===== Data segment
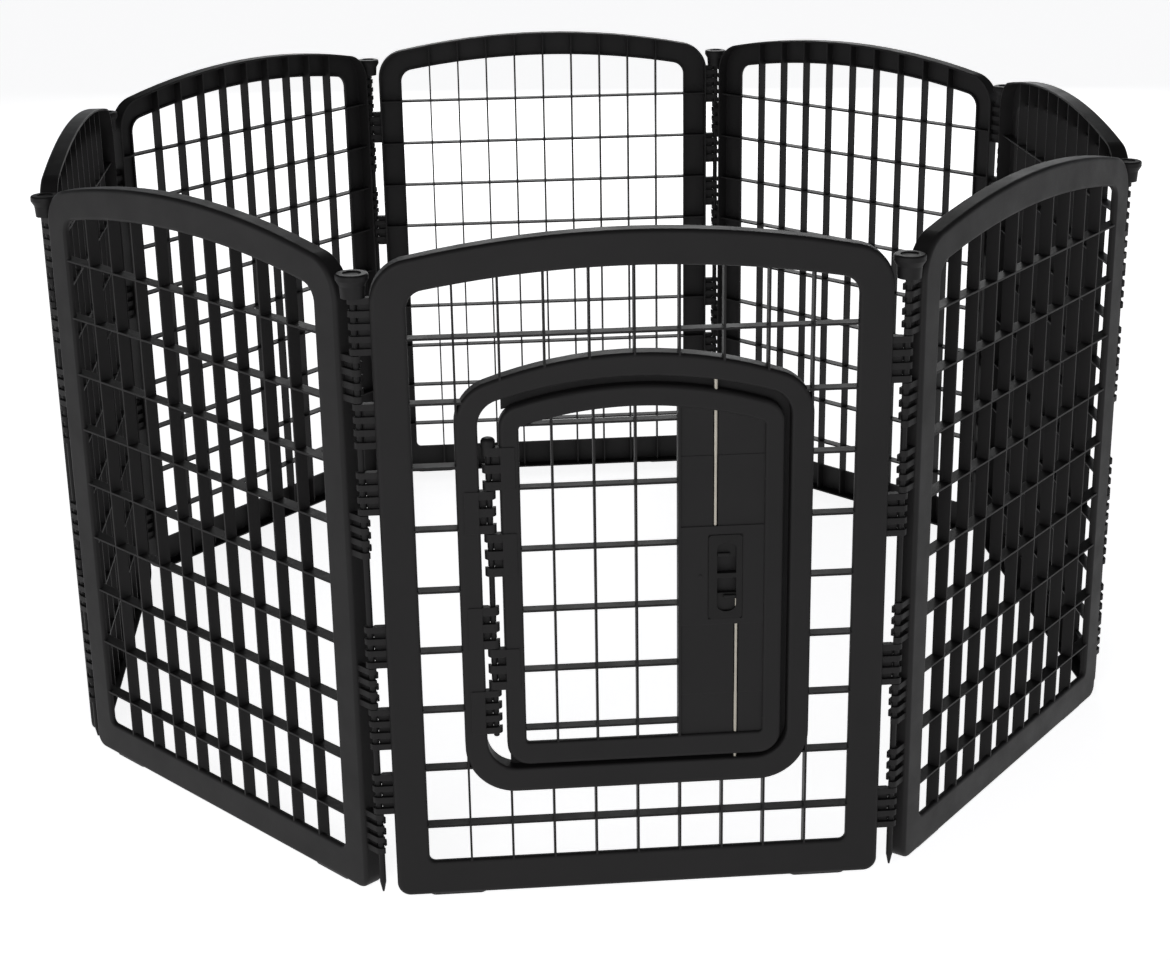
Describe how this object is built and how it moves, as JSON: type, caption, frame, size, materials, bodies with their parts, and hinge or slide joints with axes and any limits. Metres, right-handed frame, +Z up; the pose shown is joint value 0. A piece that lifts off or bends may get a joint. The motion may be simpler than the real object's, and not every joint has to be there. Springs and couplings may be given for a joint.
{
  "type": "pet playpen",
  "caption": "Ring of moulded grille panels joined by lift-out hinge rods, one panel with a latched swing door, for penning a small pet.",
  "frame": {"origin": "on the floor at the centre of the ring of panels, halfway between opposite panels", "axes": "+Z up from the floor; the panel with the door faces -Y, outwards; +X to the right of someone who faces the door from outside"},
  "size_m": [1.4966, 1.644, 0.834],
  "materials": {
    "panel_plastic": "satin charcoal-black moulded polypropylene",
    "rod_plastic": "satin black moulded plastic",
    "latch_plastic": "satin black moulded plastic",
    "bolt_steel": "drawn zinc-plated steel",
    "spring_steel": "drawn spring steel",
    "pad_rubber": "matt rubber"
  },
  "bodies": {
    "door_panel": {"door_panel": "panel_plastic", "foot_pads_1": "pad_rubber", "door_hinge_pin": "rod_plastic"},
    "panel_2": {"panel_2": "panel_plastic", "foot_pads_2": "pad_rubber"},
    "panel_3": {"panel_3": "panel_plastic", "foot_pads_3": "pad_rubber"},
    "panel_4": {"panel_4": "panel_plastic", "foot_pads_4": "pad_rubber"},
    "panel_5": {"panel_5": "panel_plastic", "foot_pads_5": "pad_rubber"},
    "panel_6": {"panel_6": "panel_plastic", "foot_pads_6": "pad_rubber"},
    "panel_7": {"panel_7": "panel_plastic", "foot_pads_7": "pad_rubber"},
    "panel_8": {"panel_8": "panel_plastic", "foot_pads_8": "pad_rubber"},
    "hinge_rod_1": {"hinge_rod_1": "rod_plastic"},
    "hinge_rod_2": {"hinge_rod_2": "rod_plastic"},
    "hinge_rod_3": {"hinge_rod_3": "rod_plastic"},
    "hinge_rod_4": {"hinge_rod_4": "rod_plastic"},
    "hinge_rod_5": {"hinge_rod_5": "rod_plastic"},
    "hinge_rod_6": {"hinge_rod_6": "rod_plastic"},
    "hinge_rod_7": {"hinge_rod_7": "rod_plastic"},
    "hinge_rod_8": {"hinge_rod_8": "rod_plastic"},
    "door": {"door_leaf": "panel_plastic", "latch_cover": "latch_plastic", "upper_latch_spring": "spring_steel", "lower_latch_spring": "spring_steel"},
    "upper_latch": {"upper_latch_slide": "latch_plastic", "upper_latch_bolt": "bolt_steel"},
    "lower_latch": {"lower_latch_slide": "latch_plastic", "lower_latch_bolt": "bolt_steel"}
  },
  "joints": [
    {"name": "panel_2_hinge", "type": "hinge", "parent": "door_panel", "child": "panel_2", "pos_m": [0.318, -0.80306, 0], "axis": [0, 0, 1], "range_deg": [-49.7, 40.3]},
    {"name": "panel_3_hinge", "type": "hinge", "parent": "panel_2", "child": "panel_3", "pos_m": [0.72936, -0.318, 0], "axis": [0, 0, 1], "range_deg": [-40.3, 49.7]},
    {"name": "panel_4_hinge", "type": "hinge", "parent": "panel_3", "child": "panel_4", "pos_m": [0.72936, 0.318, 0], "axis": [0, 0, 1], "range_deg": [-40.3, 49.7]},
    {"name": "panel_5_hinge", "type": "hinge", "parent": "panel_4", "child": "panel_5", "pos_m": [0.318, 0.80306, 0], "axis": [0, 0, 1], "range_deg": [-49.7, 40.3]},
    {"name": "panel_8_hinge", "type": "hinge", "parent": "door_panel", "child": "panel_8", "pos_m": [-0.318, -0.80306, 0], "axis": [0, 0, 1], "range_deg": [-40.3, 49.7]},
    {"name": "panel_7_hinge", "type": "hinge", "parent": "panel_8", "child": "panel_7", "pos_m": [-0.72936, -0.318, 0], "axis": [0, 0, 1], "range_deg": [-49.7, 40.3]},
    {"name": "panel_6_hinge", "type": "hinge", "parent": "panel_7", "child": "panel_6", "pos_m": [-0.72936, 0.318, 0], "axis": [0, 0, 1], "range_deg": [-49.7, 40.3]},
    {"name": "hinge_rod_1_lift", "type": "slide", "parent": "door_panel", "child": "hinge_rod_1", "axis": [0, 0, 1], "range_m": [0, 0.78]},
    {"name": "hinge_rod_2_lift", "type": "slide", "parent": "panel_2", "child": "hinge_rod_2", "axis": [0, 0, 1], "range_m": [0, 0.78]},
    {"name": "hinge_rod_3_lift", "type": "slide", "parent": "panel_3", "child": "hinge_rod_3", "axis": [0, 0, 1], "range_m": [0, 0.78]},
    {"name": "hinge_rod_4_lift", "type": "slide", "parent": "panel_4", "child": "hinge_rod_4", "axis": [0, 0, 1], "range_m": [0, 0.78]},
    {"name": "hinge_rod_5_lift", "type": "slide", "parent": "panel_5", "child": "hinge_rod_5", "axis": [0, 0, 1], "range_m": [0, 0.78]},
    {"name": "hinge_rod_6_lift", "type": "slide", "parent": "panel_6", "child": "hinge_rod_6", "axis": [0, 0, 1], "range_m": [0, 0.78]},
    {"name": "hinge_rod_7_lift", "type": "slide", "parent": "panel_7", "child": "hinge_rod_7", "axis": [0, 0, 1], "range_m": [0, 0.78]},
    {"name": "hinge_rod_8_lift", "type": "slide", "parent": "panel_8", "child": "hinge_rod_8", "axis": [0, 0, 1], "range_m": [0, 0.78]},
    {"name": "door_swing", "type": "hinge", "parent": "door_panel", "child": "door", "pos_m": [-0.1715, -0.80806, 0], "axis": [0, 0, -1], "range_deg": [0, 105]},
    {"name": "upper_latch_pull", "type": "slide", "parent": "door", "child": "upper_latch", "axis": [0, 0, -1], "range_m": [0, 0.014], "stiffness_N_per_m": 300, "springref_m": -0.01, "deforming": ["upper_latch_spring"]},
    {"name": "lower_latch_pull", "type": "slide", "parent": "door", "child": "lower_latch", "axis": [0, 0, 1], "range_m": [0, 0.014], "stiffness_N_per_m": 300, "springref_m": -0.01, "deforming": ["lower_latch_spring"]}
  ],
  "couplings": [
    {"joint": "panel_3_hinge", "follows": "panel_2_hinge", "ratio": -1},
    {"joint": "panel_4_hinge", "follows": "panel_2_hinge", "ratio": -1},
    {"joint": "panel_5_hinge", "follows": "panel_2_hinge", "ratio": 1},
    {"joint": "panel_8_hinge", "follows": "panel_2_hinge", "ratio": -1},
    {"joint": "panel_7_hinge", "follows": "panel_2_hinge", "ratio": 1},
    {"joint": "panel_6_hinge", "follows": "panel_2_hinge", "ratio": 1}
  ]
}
==========
- Objective -
Reproduce the material precisely, including every line.

- Written answer -
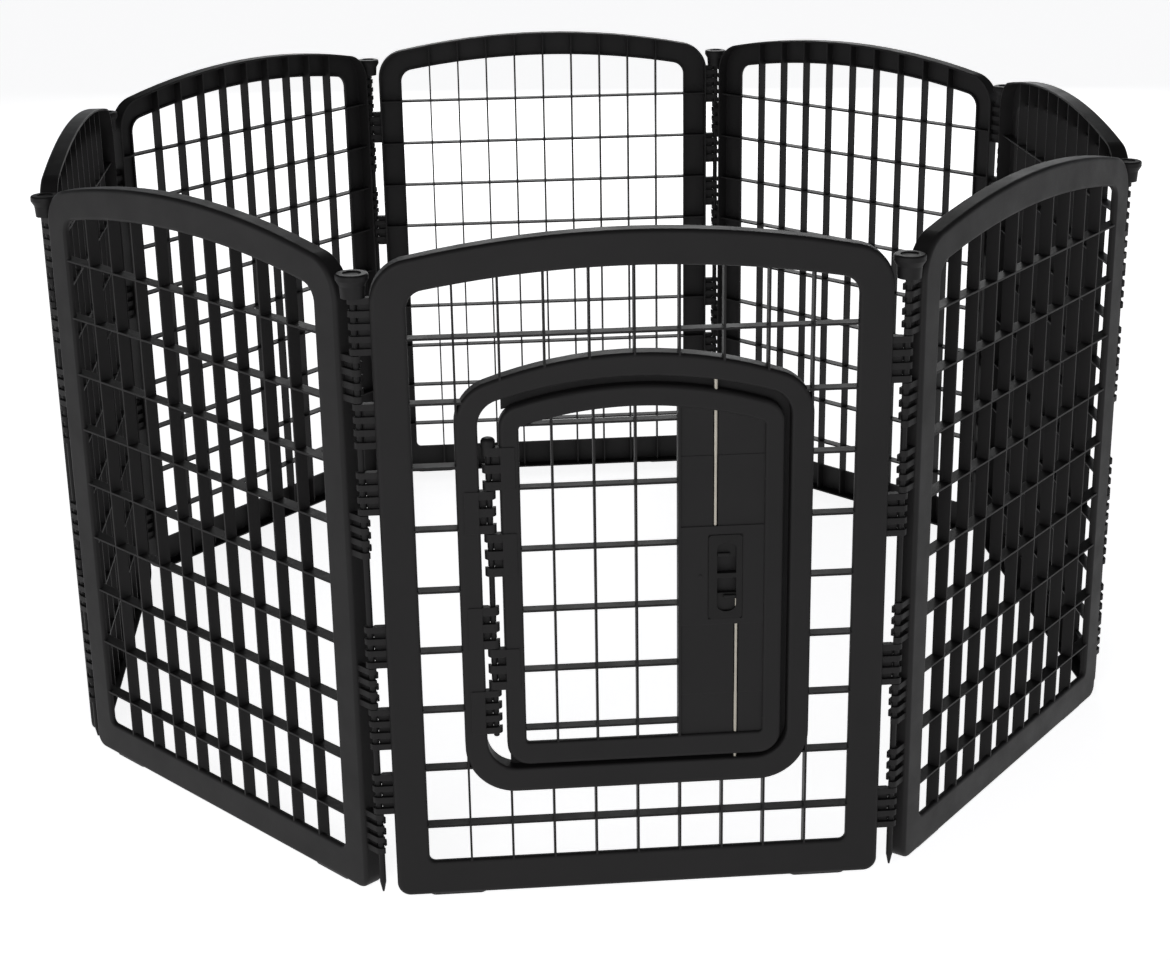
Describe how this object is built and how it moves, as JSON: type, caption, frame, size, materials, bodies with their parts, and hinge or slide joints with axes and any limits. Metres, right-handed frame, +Z up; the pose shown is joint value 0. A piece that lifts off or bends may get a joint. The motion may be simpler than the real object's, and not every joint has to be there. Springs and couplings may be given for a joint.
{
  "type": "pet playpen",
  "caption": "Ring of moulded grille panels joined by lift-out hinge rods, one panel with a latched swing door, for penning a small pet.",
  "frame": {"origin": "on the floor at the centre of the ring of panels, halfway between opposite panels", "axes": "+Z up from the floor; the panel with the door faces -Y, outwards; +X to the right of someone who faces the door from outside"},
  "size_m": [1.4966, 1.644, 0.834],
  "materials": {
    "panel_plastic": "satin charcoal-black moulded polypropylene",
    "rod_plastic": "satin black moulded plastic",
    "latch_plastic": "satin black moulded plastic",
    "bolt_steel": "drawn zinc-plated steel",
    "spring_steel": "drawn spring steel",
    "pad_rubber": "matt rubber"
  },
  "bodies": {
    "door_panel": {"door_panel": "panel_plastic", "foot_pads_1": "pad_rubber", "door_hinge_pin": "rod_plastic"},
    "panel_2": {"panel_2": "panel_plastic", "foot_pads_2": "pad_rubber"},
    "panel_3": {"panel_3": "panel_plastic", "foot_pads_3": "pad_rubber"},
    "panel_4": {"panel_4": "panel_plastic", "foot_pads_4": "pad_rubber"},
    "panel_5": {"panel_5": "panel_plastic", "foot_pads_5": "pad_rubber"},
    "panel_6": {"panel_6": "panel_plastic", "foot_pads_6": "pad_rubber"},
    "panel_7": {"panel_7": "panel_plastic", "foot_pads_7": "pad_rubber"},
    "panel_8": {"panel_8": "panel_plastic", "foot_pads_8": "pad_rubber"},
    "hinge_rod_1": {"hinge_rod_1": "rod_plastic"},
    "hinge_rod_2": {"hinge_rod_2": "rod_plastic"},
    "hinge_rod_3": {"hinge_rod_3": "rod_plastic"},
    "hinge_rod_4": {"hinge_rod_4": "rod_plastic"},
    "hinge_rod_5": {"hinge_rod_5": "rod_plastic"},
    "hinge_rod_6": {"hinge_rod_6": "rod_plastic"},
    "hinge_rod_7": {"hinge_rod_7": "rod_plastic"},
    "hinge_rod_8": {"hinge_rod_8": "rod_plastic"},
    "door": {"door_leaf": "panel_plastic", "latch_cover": "latch_plastic", "upper_latch_spring": "spring_steel", "lower_latch_spring": "spring_steel"},
    "upper_latch": {"upper_latch_slide": "latch_plastic", "upper_latch_bolt": "bolt_steel"},
    "lower_latch": {"lower_latch_slide": "latch_plastic", "lower_latch_bolt": "bolt_steel"}
  },
  "joints": [
    {"name": "panel_2_hinge", "type": "hinge", "parent": "door_panel", "child": "panel_2", "pos_m": [0.318, -0.80306, 0], "axis": [0, 0, 1], "range_deg": [-49.7, 40.3]},
    {"name": "panel_3_hinge", "type": "hinge", "parent": "panel_2", "child": "panel_3", "pos_m": [0.72936, -0.318, 0], "axis": [0, 0, 1], "range_deg": [-40.3, 49.7]},
    {"name": "panel_4_hinge", "type": "hinge", "parent": "panel_3", "child": "panel_4", "pos_m": [0.72936, 0.318, 0], "axis": [0, 0, 1], "range_deg": [-40.3, 49.7]},
    {"name": "panel_5_hinge", "type": "hinge", "parent": "panel_4", "child": "panel_5", "pos_m": [0.318, 0.80306, 0], "axis": [0, 0, 1], "range_deg": [-49.7, 40.3]},
    {"name": "panel_8_hinge", "type": "hinge", "parent": "door_panel", "child": "panel_8", "pos_m": [-0.318, -0.80306, 0], "axis": [0, 0, 1], "range_deg": [-40.3, 49.7]},
    {"name": "panel_7_hinge", "type": "hinge", "parent": "panel_8", "child": "panel_7", "pos_m": [-0.72936, -0.318, 0], "axis": [0, 0, 1], "range_deg": [-49.7, 40.3]},
    {"name": "panel_6_hinge", "type": "hinge", "parent": "panel_7", "child": "panel_6", "pos_m": [-0.72936, 0.318, 0], "axis": [0, 0, 1], "range_deg": [-49.7, 40.3]},
    {"name": "hinge_rod_1_lift", "type": "slide", "parent": "door_panel", "child": "hinge_rod_1", "axis": [0, 0, 1], "range_m": [0, 0.78]},
    {"name": "hinge_rod_2_lift", "type": "slide", "parent": "panel_2", "child": "hinge_rod_2", "axis": [0, 0, 1], "range_m": [0, 0.78]},
    {"name": "hinge_rod_3_lift", "type": "slide", "parent": "panel_3", "child": "hinge_rod_3", "axis": [0, 0, 1], "range_m": [0, 0.78]},
    {"name": "hinge_rod_4_lift", "type": "slide", "parent": "panel_4", "child": "hinge_rod_4", "axis": [0, 0, 1], "range_m": [0, 0.78]},
    {"name": "hinge_rod_5_lift", "type": "slide", "parent": "panel_5", "child": "hinge_rod_5", "axis": [0, 0, 1], "range_m": [0, 0.78]},
    {"name": "hinge_rod_6_lift", "type": "slide", "parent": "panel_6", "child": "hinge_rod_6", "axis": [0, 0, 1], "range_m": [0, 0.78]},
    {"name": "hinge_rod_7_lift", "type": "slide", "parent": "panel_7", "child": "hinge_rod_7", "axis": [0, 0, 1], "range_m": [0, 0.78]},
    {"name": "hinge_rod_8_lift", "type": "slide", "parent": "panel_8", "child": "hinge_rod_8", "axis": [0, 0, 1], "range_m": [0, 0.78]},
    {"name": "door_swing", "type": "hinge", "parent": "door_panel", "child": "door", "pos_m": [-0.1715, -0.80806, 0], "axis": [0, 0, -1], "range_deg": [0, 105]},
    {"name": "upper_latch_pull", "type": "slide", "parent": "door", "child": "upper_latch", "axis": [0, 0, -1], "range_m": [0, 0.014], "stiffness_N_per_m": 300, "springref_m": -0.01, "deforming": ["upper_latch_spring"]},
    {"name": "lower_latch_pull", "type": "slide", "parent": "door", "child": "lower_latch", "axis": [0, 0, 1], "range_m": [0, 0.014], "stiffness_N_per_m": 300, "springref_m": -0.01, "deforming": ["lower_latch_spring"]}
  ],
  "couplings": [
    {"joint": "panel_3_hinge", "follows": "panel_2_hinge", "ratio": -1},
    {"joint": "panel_4_hinge", "follows": "panel_2_hinge", "ratio": -1},
    {"joint": "panel_5_hinge", "follows": "panel_2_hinge", "ratio": 1},
    {"joint": "panel_8_hinge", "follows": "panel_2_hinge", "ratio": -1},
    {"joint": "panel_7_hinge", "follows": "panel_2_hinge", "ratio": 1},
    {"joint": "panel_6_hinge", "follows": "panel_2_hinge", "ratio": 1}
  ]
}